__DATA LINES__:
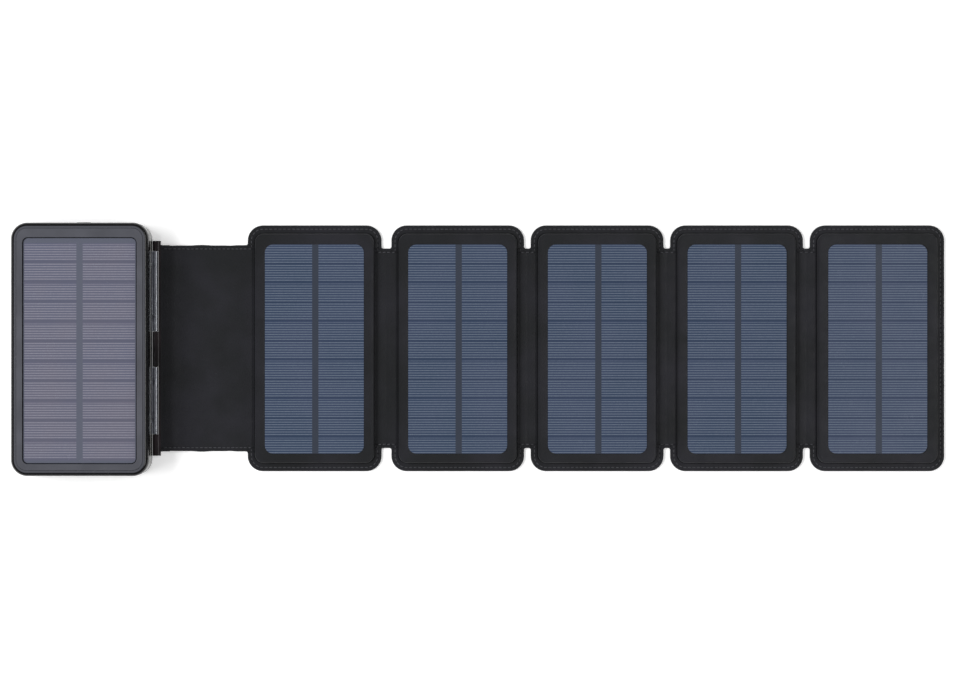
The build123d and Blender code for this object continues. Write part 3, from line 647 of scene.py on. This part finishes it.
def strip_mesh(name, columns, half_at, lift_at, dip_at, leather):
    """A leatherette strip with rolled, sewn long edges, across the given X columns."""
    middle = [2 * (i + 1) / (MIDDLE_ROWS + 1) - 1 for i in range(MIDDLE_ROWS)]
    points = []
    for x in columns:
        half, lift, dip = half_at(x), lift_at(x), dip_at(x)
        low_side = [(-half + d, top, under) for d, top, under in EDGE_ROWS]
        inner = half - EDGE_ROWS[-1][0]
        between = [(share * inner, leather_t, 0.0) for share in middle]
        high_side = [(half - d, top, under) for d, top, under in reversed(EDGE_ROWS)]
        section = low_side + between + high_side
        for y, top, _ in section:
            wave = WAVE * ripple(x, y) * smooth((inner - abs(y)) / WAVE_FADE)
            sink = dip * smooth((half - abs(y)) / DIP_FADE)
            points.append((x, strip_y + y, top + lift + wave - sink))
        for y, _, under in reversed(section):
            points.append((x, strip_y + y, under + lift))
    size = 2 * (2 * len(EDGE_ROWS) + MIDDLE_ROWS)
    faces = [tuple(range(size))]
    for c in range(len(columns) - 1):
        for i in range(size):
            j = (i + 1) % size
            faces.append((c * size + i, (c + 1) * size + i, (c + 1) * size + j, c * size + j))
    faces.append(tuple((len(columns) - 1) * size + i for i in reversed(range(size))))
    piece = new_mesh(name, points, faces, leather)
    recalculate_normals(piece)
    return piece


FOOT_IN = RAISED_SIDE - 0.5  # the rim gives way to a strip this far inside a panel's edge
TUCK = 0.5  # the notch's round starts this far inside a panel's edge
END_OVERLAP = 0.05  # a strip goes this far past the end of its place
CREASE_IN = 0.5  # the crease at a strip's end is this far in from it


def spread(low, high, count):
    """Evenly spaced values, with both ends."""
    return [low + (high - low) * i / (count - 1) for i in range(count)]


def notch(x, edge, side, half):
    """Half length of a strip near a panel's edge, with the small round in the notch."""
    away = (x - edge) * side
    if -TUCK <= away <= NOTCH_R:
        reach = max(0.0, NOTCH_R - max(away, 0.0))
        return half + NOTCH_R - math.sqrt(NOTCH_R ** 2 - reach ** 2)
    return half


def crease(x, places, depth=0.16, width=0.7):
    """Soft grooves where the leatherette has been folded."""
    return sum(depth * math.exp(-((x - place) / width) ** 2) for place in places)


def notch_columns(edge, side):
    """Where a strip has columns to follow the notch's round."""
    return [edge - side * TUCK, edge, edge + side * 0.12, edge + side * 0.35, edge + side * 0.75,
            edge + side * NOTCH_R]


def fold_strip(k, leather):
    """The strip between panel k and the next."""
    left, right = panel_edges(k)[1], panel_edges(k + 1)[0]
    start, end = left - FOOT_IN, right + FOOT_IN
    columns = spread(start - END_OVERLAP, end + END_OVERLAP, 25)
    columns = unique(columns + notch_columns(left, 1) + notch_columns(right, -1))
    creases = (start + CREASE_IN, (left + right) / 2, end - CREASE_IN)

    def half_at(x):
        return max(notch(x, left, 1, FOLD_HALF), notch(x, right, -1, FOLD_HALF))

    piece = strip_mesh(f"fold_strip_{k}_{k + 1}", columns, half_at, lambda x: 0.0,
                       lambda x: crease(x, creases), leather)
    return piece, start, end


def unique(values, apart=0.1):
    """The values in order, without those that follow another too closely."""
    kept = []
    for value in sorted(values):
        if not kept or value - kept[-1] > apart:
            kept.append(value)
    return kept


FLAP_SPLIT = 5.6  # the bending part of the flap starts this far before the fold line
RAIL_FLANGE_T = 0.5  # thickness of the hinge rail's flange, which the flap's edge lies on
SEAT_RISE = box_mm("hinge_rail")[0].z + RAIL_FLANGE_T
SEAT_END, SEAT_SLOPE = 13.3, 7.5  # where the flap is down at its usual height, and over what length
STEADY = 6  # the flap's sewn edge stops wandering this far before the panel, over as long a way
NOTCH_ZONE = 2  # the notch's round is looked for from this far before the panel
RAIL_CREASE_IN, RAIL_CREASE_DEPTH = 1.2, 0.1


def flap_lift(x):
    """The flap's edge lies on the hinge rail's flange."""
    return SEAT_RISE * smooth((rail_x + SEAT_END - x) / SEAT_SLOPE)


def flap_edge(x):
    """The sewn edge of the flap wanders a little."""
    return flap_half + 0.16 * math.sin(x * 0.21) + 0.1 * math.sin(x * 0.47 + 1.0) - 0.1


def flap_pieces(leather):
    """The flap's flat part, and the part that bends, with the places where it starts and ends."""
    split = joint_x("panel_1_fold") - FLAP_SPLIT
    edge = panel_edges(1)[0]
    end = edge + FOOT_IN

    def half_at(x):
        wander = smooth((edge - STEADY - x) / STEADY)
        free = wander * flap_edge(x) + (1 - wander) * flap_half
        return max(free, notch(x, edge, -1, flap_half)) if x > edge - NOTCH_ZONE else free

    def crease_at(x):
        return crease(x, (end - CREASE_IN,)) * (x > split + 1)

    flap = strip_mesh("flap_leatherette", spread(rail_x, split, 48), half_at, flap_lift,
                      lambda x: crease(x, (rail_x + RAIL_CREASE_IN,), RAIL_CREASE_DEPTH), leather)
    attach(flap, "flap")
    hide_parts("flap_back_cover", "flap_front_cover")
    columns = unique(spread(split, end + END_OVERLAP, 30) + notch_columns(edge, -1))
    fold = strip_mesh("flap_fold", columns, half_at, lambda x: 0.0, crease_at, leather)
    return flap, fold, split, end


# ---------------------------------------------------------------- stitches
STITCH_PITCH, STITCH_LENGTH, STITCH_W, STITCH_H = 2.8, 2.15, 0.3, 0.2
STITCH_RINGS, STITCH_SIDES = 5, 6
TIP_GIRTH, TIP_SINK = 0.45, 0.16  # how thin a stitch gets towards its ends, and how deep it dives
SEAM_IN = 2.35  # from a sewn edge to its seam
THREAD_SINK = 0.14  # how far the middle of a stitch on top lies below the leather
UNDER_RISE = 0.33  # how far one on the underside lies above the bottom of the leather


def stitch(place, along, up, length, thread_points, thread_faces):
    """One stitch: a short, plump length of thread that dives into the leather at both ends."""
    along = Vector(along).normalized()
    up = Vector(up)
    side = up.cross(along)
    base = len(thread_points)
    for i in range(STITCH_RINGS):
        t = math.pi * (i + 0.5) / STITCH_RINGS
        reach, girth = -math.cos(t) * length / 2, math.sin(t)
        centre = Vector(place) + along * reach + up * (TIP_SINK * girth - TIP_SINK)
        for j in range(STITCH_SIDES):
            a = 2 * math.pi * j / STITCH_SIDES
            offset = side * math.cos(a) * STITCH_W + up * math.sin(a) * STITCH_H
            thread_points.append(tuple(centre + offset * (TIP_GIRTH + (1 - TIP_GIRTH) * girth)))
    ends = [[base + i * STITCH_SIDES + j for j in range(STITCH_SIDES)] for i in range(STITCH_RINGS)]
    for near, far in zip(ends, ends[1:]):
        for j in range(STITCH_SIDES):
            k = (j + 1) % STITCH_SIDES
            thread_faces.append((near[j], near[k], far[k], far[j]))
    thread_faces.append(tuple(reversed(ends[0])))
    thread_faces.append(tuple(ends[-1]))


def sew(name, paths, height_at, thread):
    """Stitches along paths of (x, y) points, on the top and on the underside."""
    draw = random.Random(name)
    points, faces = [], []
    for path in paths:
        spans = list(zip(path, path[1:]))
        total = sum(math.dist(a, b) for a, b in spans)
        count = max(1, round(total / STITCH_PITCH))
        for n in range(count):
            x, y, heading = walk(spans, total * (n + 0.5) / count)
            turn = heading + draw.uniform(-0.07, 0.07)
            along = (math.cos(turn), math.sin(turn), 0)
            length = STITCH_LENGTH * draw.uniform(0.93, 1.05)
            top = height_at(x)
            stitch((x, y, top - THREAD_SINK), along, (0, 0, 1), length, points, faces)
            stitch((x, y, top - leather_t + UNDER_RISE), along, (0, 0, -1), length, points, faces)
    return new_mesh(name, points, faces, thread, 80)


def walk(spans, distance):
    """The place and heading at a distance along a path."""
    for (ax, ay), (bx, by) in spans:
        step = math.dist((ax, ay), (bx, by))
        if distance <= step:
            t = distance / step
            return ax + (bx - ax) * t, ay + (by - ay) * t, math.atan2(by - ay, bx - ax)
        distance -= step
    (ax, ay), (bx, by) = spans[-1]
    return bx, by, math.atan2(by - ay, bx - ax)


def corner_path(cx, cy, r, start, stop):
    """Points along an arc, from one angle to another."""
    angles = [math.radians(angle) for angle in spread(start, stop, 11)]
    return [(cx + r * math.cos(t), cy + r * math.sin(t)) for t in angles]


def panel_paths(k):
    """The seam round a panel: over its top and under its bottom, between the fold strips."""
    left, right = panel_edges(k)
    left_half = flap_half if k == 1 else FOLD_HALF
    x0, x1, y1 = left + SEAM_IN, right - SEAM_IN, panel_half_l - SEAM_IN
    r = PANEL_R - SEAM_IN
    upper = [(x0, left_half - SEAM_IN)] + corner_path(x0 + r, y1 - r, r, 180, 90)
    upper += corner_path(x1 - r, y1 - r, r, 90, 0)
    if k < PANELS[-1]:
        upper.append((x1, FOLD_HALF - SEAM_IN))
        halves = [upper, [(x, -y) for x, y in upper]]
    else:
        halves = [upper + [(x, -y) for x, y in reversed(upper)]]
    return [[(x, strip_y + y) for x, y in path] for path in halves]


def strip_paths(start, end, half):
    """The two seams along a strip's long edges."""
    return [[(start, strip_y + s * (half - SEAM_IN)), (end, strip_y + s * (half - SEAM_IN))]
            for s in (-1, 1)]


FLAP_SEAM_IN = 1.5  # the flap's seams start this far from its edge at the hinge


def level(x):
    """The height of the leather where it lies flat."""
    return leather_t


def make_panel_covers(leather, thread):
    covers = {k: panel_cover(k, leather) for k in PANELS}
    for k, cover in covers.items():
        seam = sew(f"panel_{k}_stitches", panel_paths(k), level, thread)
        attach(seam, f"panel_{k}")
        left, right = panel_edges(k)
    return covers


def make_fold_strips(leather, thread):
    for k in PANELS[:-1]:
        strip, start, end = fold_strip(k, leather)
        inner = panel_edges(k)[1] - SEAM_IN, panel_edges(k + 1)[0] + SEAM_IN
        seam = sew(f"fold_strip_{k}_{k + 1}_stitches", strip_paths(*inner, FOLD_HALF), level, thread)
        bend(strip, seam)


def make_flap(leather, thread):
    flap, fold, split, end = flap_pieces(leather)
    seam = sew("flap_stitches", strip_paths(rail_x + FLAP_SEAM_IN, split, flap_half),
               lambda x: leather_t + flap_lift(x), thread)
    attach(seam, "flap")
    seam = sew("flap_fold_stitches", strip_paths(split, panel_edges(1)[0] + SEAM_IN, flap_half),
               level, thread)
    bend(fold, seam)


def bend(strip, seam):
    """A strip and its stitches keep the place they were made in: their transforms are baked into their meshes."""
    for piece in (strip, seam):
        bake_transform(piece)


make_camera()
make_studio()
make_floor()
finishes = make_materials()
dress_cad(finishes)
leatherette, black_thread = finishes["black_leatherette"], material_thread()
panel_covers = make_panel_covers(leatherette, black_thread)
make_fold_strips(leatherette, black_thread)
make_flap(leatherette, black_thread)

__DIRECTIONS__:
Copy out every line holding the string "attach".

__THE REPLY__:
    attach(flap, "flap")
        attach(seam, f"panel_{k}")
    attach(seam, "flap")